T = 1/2 Subscript[J, 1] Derivative[1][Subscript[\[Phi], 1]][t]^2 + 
  1/2 Subscript[J, 2] Derivative[1][Subscript[\[Phi], 2]][t]^2

P = 1/2 Subscript[c, 
  12] (Subscript[\[Phi], 1][t] - Subscript[\[Phi], 2][t])^2

L = T - P

The equations of motion will look like:

eqns = {D[D[L, Derivative[1][Subscript[\[Phi], 1]][t]], t] - D[L, Subscript[\[Phi], 1][t]], D[D[L, Derivative[1][Subscript[\[Phi], 2]][t]], t] - D[L, Subscript[\[Phi], 2][t]]}

Now let's try to restore the Lagrangian using the inverse formula:

$L = \int \int \frac{d}{dt}\frac{\partial L}{\partial \dot{q}} \ dt \ d \dot{q} + \int \frac{\partial L}{\partial q} \ dq$

restoredL = Integrate[
  Integrate[D[D[L, Derivative[1][Subscript[\[Phi], 1]][t]], t], t], 
  Derivative[1][Subscript[\[Phi], 1]][t]] + 
 Integrate[-D[L, Subscript[\[Phi], 1][t]], Subscript[\[Phi], 1][t]] + 
 Integrate[
  Integrate[D[D[L, Derivative[1][Subscript[\[Phi], 2]][t]], t], t], 
  Derivative[1][Subscript[\[Phi], 2]][t]] + 
 Integrate[-D[L, Subscript[\[Phi], 2][t]], Subscript[\[Phi], 2][t]]
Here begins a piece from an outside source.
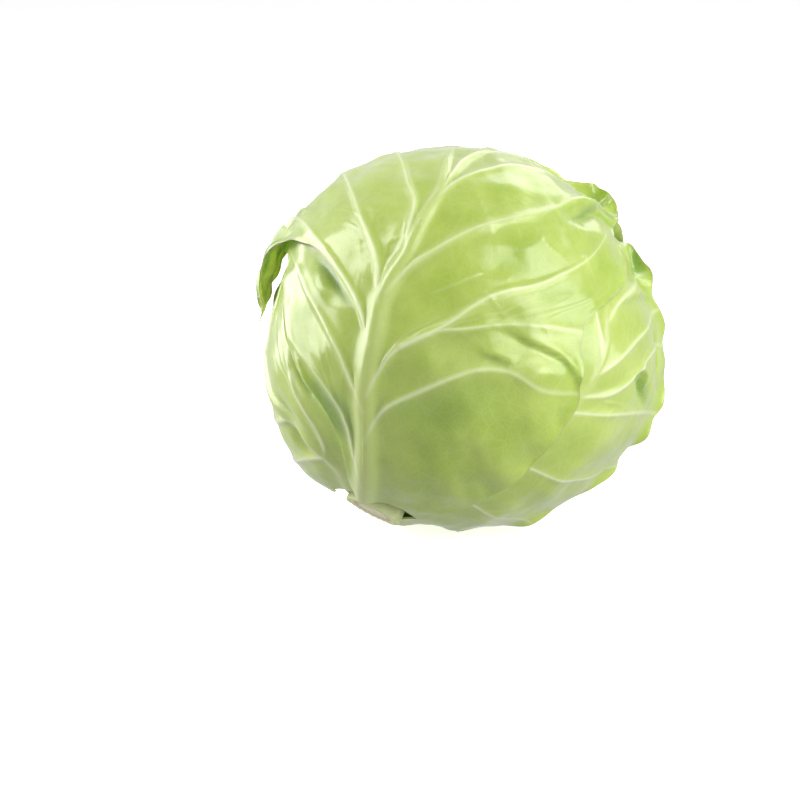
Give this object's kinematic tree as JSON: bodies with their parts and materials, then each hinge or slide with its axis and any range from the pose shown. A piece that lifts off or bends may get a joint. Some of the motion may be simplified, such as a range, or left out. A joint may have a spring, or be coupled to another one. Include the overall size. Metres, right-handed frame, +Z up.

And here is the result. This is the original Lagrangian:

enter image description here

And restored:

enter image description here

This is the first and most obvious approach. Yes, the results are similar, but still they differ (because of the work with the integration operation and possibly not quite the right combination of the integration results). Are there methods or commands in Mathematica for restoring the Lagrangian from the ODE or ODE's system.

EDIT:

Clear["Derivative"]; ClearAll["Global`*"]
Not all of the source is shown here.